Provided records:
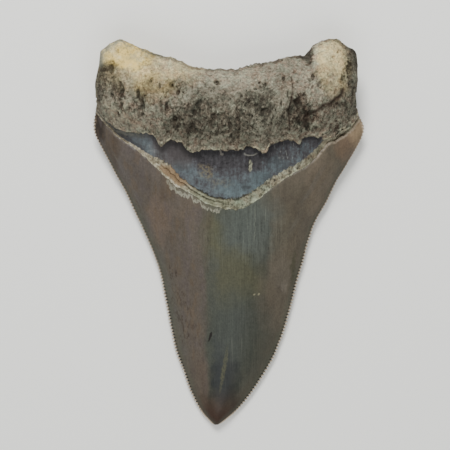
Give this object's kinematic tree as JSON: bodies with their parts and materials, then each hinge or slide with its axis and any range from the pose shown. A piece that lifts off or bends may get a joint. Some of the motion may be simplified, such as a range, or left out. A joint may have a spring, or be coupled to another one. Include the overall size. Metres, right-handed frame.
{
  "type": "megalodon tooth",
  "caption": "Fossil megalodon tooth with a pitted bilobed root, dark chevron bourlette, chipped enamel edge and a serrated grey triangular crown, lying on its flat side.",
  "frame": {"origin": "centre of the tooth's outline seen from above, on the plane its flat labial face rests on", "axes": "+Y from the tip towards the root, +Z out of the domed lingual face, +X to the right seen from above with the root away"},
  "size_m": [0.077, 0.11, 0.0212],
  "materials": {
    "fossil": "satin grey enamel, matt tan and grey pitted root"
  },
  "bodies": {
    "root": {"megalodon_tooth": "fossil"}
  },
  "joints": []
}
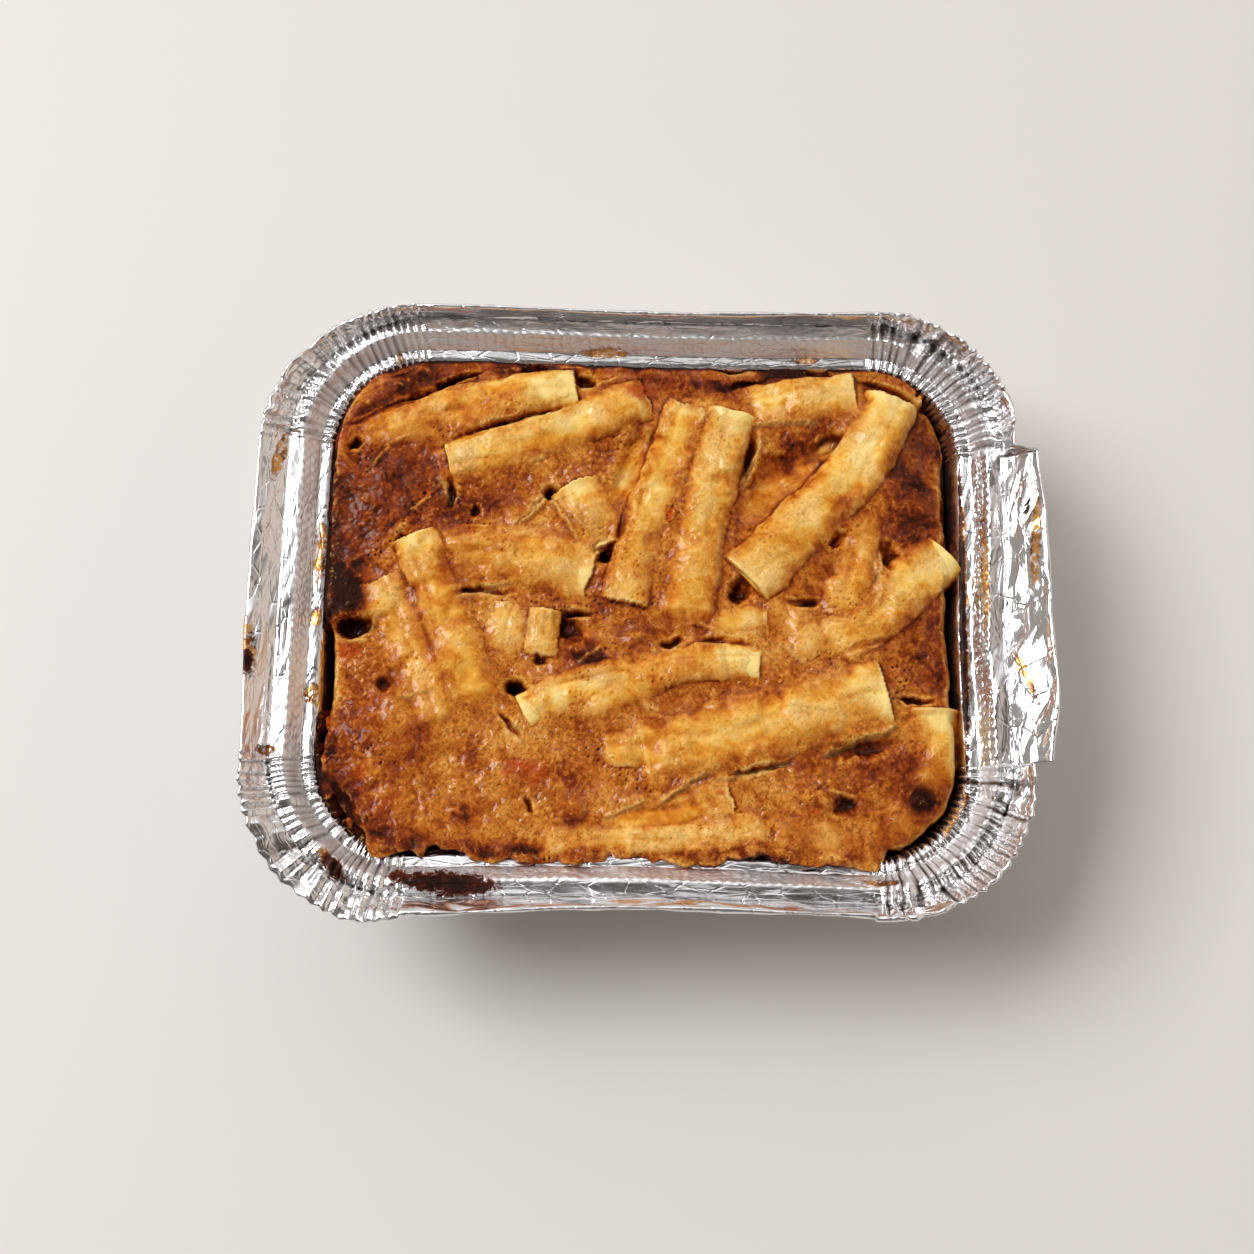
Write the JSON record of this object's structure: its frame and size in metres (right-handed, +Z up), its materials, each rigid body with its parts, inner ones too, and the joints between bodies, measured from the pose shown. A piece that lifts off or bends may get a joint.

Required task: How many lines in the records above contain the word "handed"? Reply with the number and nothing more.

Exercise output: 2